Les troupes japonaises, en quittant la Corée, y laissèrent-elles quelques germes de christianisme, et faut-il faire remonter à cette expédition la véritable origine de l’Église coréenne ? On l’a dit et répété dans ces derniers temps ; mais cette assertion ne soutient pas un examen sérieux.

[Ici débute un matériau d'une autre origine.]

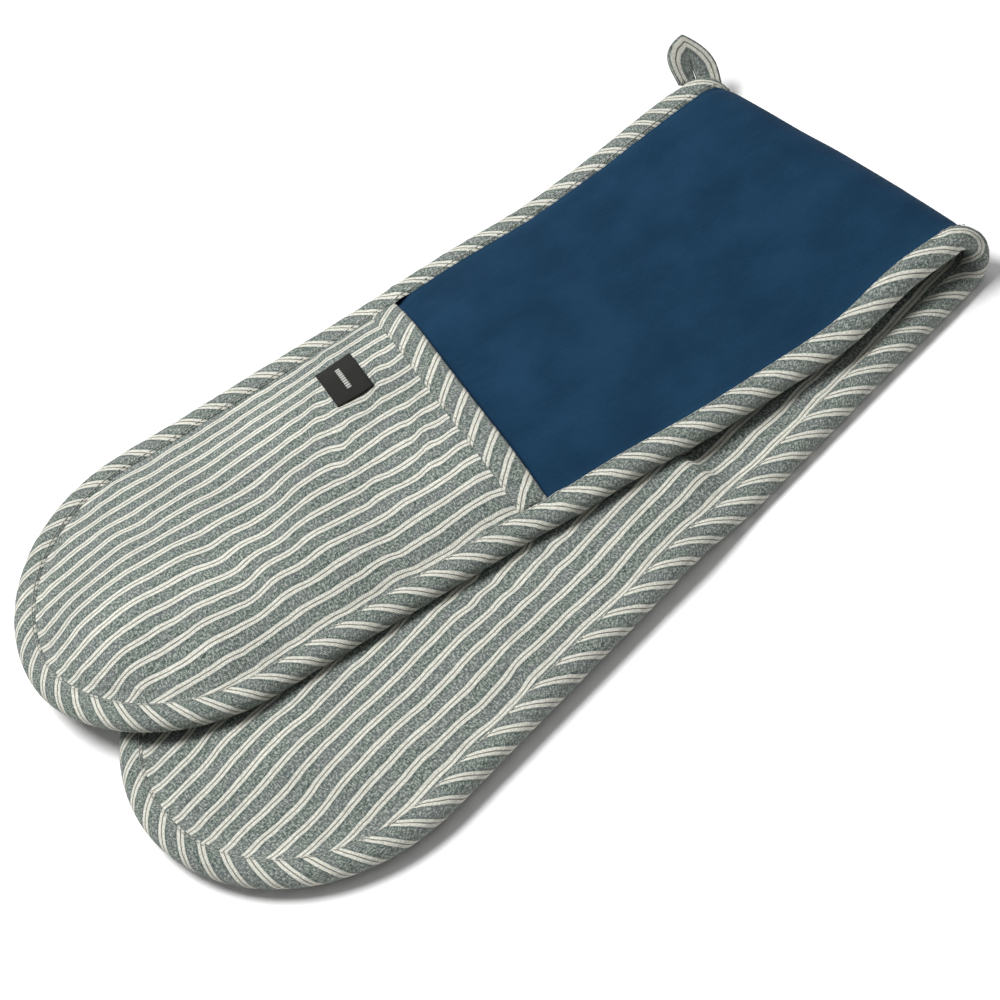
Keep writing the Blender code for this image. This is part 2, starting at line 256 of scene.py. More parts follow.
def rise(side, s, t, u):
    """The lower limb climbs onto its pocket; the upper one sinks from the fold, sooner by its near edge."""
    v = (t + u * SKEW_SIN) / SKEW_COS
    step = 0.95 * near_middle(v)
    lower = POCKET_LIFT * (step * smooth((u - 167.0) / 6.0) + (1 - step) * smooth((u - 168.0) / 44.0))
    past = np.abs(s) - ARC
    upper = -UPPER_SETTLE * smooth(past / (95.0 + 20.0 * np.clip(t / RADIUS, -1, 1)))
    upper = upper - UPPER_SAG * smooth(past / 70.0) * (1 - smooth((u - 125.0) / 60.0))
    upper = upper + TIP_RISE * smooth((u - 330.0) / 90.0)
    return np.where(side < 0, lower, upper)


def droop(side, s, t, u, v):
    """The upper limb sinks where nothing is under it, and the lower one's edges settle."""
    a = np.abs(s)
    under_u = a * SKEW_COS - t * SKEW_SIN
    under_v = a * SKEW_SIN + t * SKEW_COS
    outside = np.hypot(np.maximum(under_u - TIP_CENTRE, 0.0), under_v) - RADIUS
    d = stop_at_edge(u, v)
    upper = OVERHANG_DROOP * smooth(outside / OVERHANG_RUN)
    upper = upper + 0.8 * (1 - smooth((d + 2.0) / 40.0)) * smooth((-v - 20.0) / 40.0)
    on_pocket = smooth((np.abs(u) - MOUTH + LIFT_RUN) / 60.0)
    lower = EDGE_DROOP * on_pocket * (1 - smooth((d + 2.0) / 50.0))
    return np.where(side < 0, lower, upper)


def bow(side, u, v):
    """The upper limb's near edge swings out between the fold and its pocket."""
    grow = smooth((u - 24.0) / 42.0) * (1 - 0.55 * smooth((u - 195.0) / 50.0) - 0.45 * smooth((u - 245.0) / 90.0))
    return np.where(side > 0, EDGE_BOW * grow * smooth((10.0 - v) / 80.0), 0.0)


def fold(u, v, n):
    """Points in the row frame, in metres, of the strip's (u, v), n out from its back face."""
    s = u * SKEW_COS - v * SKEW_SIN
    t = u * SKEW_SIN + v * SKEW_COS
    r = NEUTRAL + n - STACK / 2
    a = np.clip(s, -ARC, ARC) / NEUTRAL
    side = np.sign(s)
    x = r * np.cos(a) - np.maximum(np.abs(s) - ARC, 0.0)
    lie = np.where(np.abs(s) > ARC, rise(side, s, t, np.abs(u)) - droop(side, s, t, u, v), 0.0)
    x = x + FOLD_TURN * (t + FOLD_SLIDE) * (1 - smooth((np.abs(s) - ARC) / 65.0))
    z = FOLD_CENTRE_Z + r * np.sin(a) + lie
    y = t - bow(side, np.abs(u), v)
    return np.stack(np.broadcast_arrays(x + ORIGIN_X, y, z), -1) * MM


def row_u(q, v):
    """u on a row that is parallel to the fold's axis near it, and square to the strip further on."""
    return q + v * SKEW_TAN * (1 - smooth((np.abs(q) - 20.0) / 65.0))


# ---- mesh building ----


def new_object(name, mesh, material):
    obj = bpy.data.objects.new(name, mesh)
    bpy.context.scene.collection.objects.link(obj)
    if material:
        mesh.materials.append(material)
    return obj


def mesh_object(name, points, faces, uv, material, normals=None, wear=None):
    """A smooth mesh; faces are rows of 4 indices, the last repeated for a triangle."""
    mesh = bpy.data.meshes.new(name)
    rows = [tuple(f[:3]) if f[2] == f[3] else tuple(f) for f in faces.tolist()]
    mesh.from_pydata(points.tolist(), [], rows)
    mesh.polygons.foreach_set("use_smooth", np.ones(len(rows), bool))
    corner = np.zeros(len(mesh.loops), np.int32)
    mesh.loops.foreach_get("vertex_index", corner)
    layer = mesh.uv_layers.new(name="cloth")
    laid = uv if uv.ndim == 3 else uv[corner]
    layer.data.foreach_set("uv", laid.astype(np.float32).ravel())
    if wear is not None:
        mark = mesh.attributes.new("wear", "FLOAT", "POINT")
        mark.data.foreach_set("value", wear.astype(np.float32))
    mesh.update()
    if normals is not None:
        mesh.normals_split_custom_set_from_vertices(normals.tolist())
    return new_object(name, mesh, material)


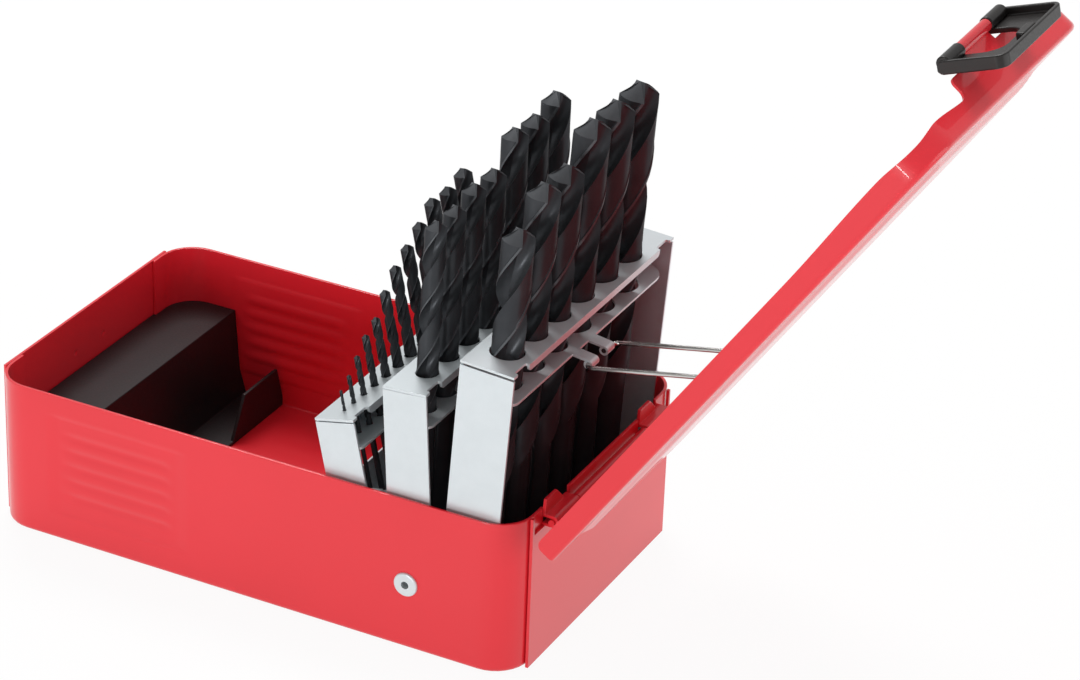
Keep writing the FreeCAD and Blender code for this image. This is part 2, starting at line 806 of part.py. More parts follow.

Pendant son séjour en Corée, l’an 1594, le P. de Cespedes n’avait vu d’autres indigènes que les prisonniers de guerre que l’on expédiait au Japon pour y être vendus comme esclaves. Les lettres écrites alors par les jésuites du Japon à leur Père général prouvent qu’il lui avait été impossible d’entrer en relation avec les gens du pays. En effet, la tactique des Coréens était d’isoler les Japonais, en dévastant complètement la contrée autour des forteresses qu’ils occupaient ; la plupart des habitants avaient fui dans les provinces septentrionales ; les autres reculaient devant les envahisseurs, et, à leur approche, cherchaient un refuge dans les bois et les montagnes. Après le départ du P. de Cespedes, l’armée japonaise resta encore plus de trois ans en Corée, mais le zélé missionnaire ne put y revenir, et aucun autre prêtre ne fut envoyé à sa place. Les Japonais chrétiens ne purent, pas plus que lui, se mettre en rapport avec les habitants ; d’ailleurs la haine innée des Coréens pour tout ce qui est étranger, l’exaspération naturelle d’un peuple vaincu contre ses vainqueurs, auraient certainement fait échouer toute tentative de prosélytisme. Les Coréens emmenés au Japon comme prisonniers de

  1. Lettre annuelle du Japon pour 1595. — Rome, 1599. — p. 136 et suivantes.